The murder of Israelis, however, plays little role in Carter’s understanding of the conflict. He writes of one Hamas bombing campaign: "Unfortunately for the peace process, Palestinian terrorists carried out two lethal suicide bombings in March 1996." That spree of bombings — four, actually — was unfortunate for the peace process, to be sure. It was also unfortunate for the several dozen civilians killed in these attacks. But Israeli deaths seem to be an abstraction for Carter; only the peace process is real, and the peace process would succeed, he claims, if not for Israeli intransigence.

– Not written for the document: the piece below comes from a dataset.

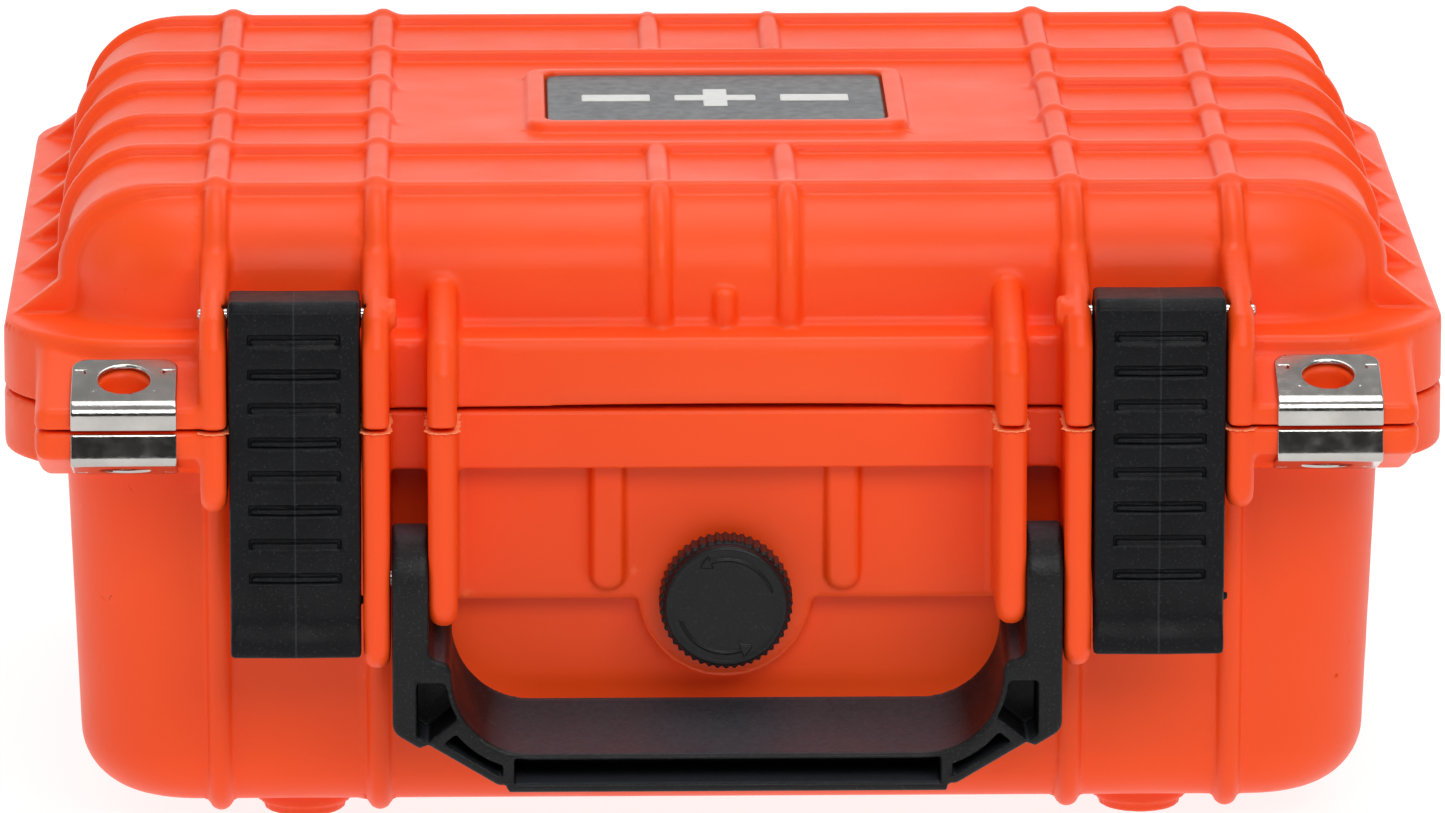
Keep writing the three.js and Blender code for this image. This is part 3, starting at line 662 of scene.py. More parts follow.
def knuckle(side, x0, x1, z0, z1):
    """Half of a hinge: an arm from the flange and the eye that the pin goes through."""
    centre = side * (x0 + x1) / 2
    half = (x1 - x0) / 2
    arm = rectangle(FLANGE_BACK - WALL, HINGE.y, z0, z1)
    eye = rod(0, BACK - HINGE.y, centre - half, centre + half, (HINGE.y, HINGE.z), HINGE_EDGE)
    return along_x(arm, centre, half, HINGE_EDGE), eye


def boss(side, points):
    """A padlock boss at a front corner, by its outline in Y and Z."""
    centre = side * (BOSS_LOW_X + BOSS_HIGH_X) / 2
    return along_x(points, centre, (BOSS_HIGH_X - BOSS_LOW_X) / 2, BOSS_EDGE, BOSS_ROUND)


def base_boss(side):
    front, top = BOSS_FRONT + BOSS_ROUND, BASE_TOP + BOSS_OVERLAP
    nose = BASE_TOP - BASE_NOSE
    return boss(side, [(front, top), (front, nose), (BOSS_BACK, FLANGE_LOW - 1), (BOSS_BACK, top)])


def lid_boss(side):
    front, low = BOSS_FRONT + BOSS_ROUND, LID_BOTTOM - BOSS_OVERLAP
    nose = LID_BOTTOM + LID_NOSE
    rear = nose + SLOPE * (BOSS_BACK - BOSS_FRONT)
    return boss(side, [(front, low), (front, nose), (BOSS_BACK, rear), (BOSS_BACK, low)])


def lock_hole(side):
    return rod(2, LOCK_RADIUS, *LOCK_HOLE_Z, (side * LOCK_X, LOCK_HOLE_Y))


def hinge_bore():
    return rod(0, HINGE_BORE, -HINGE_SPAN, HINGE_SPAN, (HINGE.y, HINGE.z))


def add_platform(clay):
    """The raised panel behind the handle, with the valve's round seat."""
    panel = rectangle(-PLATFORM_HALF, PLATFORM_HALF, PLATFORM_LOW, PLATFORM_HIGH)
    clay.join(along_y(panel, PLATFORM_FRONT, PLATFORM_BACK, PLATFORM_EDGE, 1.0), PLATFORM_FILLET)
    seat = rod(1, VALVE_SEAT, PLATFORM_FRONT, PLATFORM_BACK, (0, VALVE.z), PLATFORM_EDGE)
    clay.join(seat, PLATFORM_FILLET)


def add_base_ribs(clay, tub, side):
    middle = side * STUB_X
    stub = rectangle(middle - STUB_HALF, middle + STUB_HALF, STUB_LOW, STUB_HIGH)
    clay.join(along_y(stub, STUB_FRONT, PLATFORM_BACK, STUB_EDGE, STUB_ROUND), 0.4)
    for x in LONG_RIBS:
        clay.join(bead(tub, 0, side * x), BEAD_FILLET)
    for bracket in BRACKETS:
        clay.join(base_bracket(bracket, side), 1.2)
    clay.join(base_boss(side), 1.5)


def add_feet_and_hinge(clay, side):
    for y in FOOT_ROWS:
        for radius, bottom, edge, fillet in FOOT_STEPS:
            clay.join(rod(2, radius, bottom, FOOT_TOP, (side * FOOT_X, y), edge), fillet)
    for x0, x1 in BASE_EYES:
        for shape in knuckle(side, x0, x1, HINGE.z - HINGE_ARM, BASE_TOP):
            clay.join(shape, 0.8)


def shape_base():
    clay = Clay(BASE_LOW, BASE_HIGH, SHELL_STEP)
    clay.join(flange_block(FLANGE_LOW, SEAM + 30))
    clay.cut(flange_block(FLANGE_LOW - 30, BASE_TOP - WALL, WALL, 1.0), 1.0)
    tub = tub_block()
    clay.join(tub, 2.0)
    add_platform(clay)
    for side in (-1, 1):
        add_base_ribs(clay, tub, side)
    clay.keep(2, 1, BASE_TOP, RIM_EDGE)
    for side in (-1, 1):
        add_feet_and_hinge(clay, side)
    clay.cut(tub_block(WALL, TUB_LOW + WALL, INNER_CORNER, INNER_EDGE), 0.8)
    clay.join(seal_ring(2.4, BASE_TOP - 1, BASE_TOP + 1.9, 0.6), 0.3)
    for side in (-1, 1):
        clay.cut(lock_hole(side), 0.6)
        middle = side * HANDLE_BORE_X
        ends = middle - HANDLE_BORE_HALF, middle + HANDLE_BORE_HALF
        clay.cut(rod(0, HANDLE_BORE, *ends, (HANDLE_PIN.y, HANDLE_PIN.z)), 0.2)
    clay.cut(hinge_bore(), 0.2)
    clay.cut(rod(1, VALVE_BORE, -110, -85, (0, VALVE.z)), 0.3)
    return clay


def build_base():
    skin = shape_base().mesh("base_skin", ORANGE, SHELL_MERGE)
    place(skin, "base", "orange_shell", "base_shell")


# The lid shell.


def lid_bracket(bracket, side):
    shoulder, high = bracket["shoulder"], bracket["high"]
    front, low = FRONT + LID_BRACKET_ROUND, LID_BOTTOM - 10
    points = [(BRACKET_ROOT, low), (BRACKET_ROOT, high - 1), (DOME_FRONT + 1, high - 1.5),
              (FRONT + 12, high - 5.5), (FRONT + 4.5, shoulder + 3.5), (front, shoulder - 1), (front, low)]
    edge = bracket["half"] - BRACKET_FLAT
    return along_x(points, side * bracket["x"], bracket["half"], edge, LID_BRACKET_ROUND)


def gusset(side, y):
    wall = side * (DOME_X - 3)
    points = [(wall, FLANGE_HIGH - 2), (side * (HALF_WIDTH - 1.5), FLANGE_HIGH - 2),
              (side * (HALF_WIDTH - 1.5), FLANGE_HIGH - 0.6), (wall, FLANGE_HIGH + 8.5)]
    return along_y(points, y - 2.3, y + 2.3, 0.4, 0.2)


def pin_boss(side):
    """The blind end of the latch pin's bore, on the inner face of a bracket rib."""
    ends = sorted((side * 60.9, side * 63.5))
    return rod(0, 2.9, *ends, (LEVER_PIN.y, LEVER_PIN.z), 1.0)


def label_frame_shapes():
    low, high = box_mm("lid_label")
    bar, room = LABEL_BAR, LABEL_ROOM
    outer = block((low.x - bar, low.y - bar, DOME_TOP - 4), (high.x + bar, high.y + bar, TOP), 4.5, 1.4)
    inner = block((low.x - room, low.y - room, DOME_TOP), (high.x + room, high.y + room, TOP + 8), 3, 0.2)
    return outer, inner


def seam_bow():
    """What the lid's lower edge at the front is bowed up by, most at the middle."""
    depth = FLANGE_FRONT + WALL + 2

    def distance(x, y, z):
        rise = SEAM_BOW * np.clip(1 - (x / LONG_RIBS[0]) ** 2, 0, 1)
        return np.maximum(z - LID_BOTTOM - rise, y - depth)

    return distance, (-LONG_RIBS[0], FRONT, LID_BOTTOM - 1), (LONG_RIBS[0], depth, LID_BOTTOM + SEAM_BOW)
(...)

I don’t condone taking any violence lightly, but Israeli deaths are an abstraction?  Even if one accepts this charge–which I don’t–I’d like to see Goldberg voice comparable outrage over the "abstract" suffering of Palestinians.  For many years the deaths and maimings–including a disburbing number of children "accidently" shot in the head with rubber bullets, according to watchdog groups–have barely registered in the MSM while front pages regularly show the anguish of Israeli victims of terrorism.  And we just saw a nation dismembered and hundreds of civlians killed in response to the "provocation" of two kidnappings (we won’t get into all the "provocations" Israel regularly rains down from its gunships), only to be greeted with weasel words about Israel’s right to "self-defense".   Exactly whose suffering is "abstract" again?

I have no doubt that media isn’t always fair with Israel–though I suspect this is more due to a widely diffused malaise of journalistic incompetance than anti-Israeli prejudice–but the idea that a nation whose sufferings are sympathetically chronicled in the media  is the target of dehumanization seems pretty farfetched to me.

I can’t help but wonder what if any chance there is for normal people to particpate in this debate when even a man of President Carter’s stature and accomplishments in the Middle East peace arena can be attacked in this vile manner.  You can be sure that conspiracy theorists everywhere are savoring this disgusting spectacle.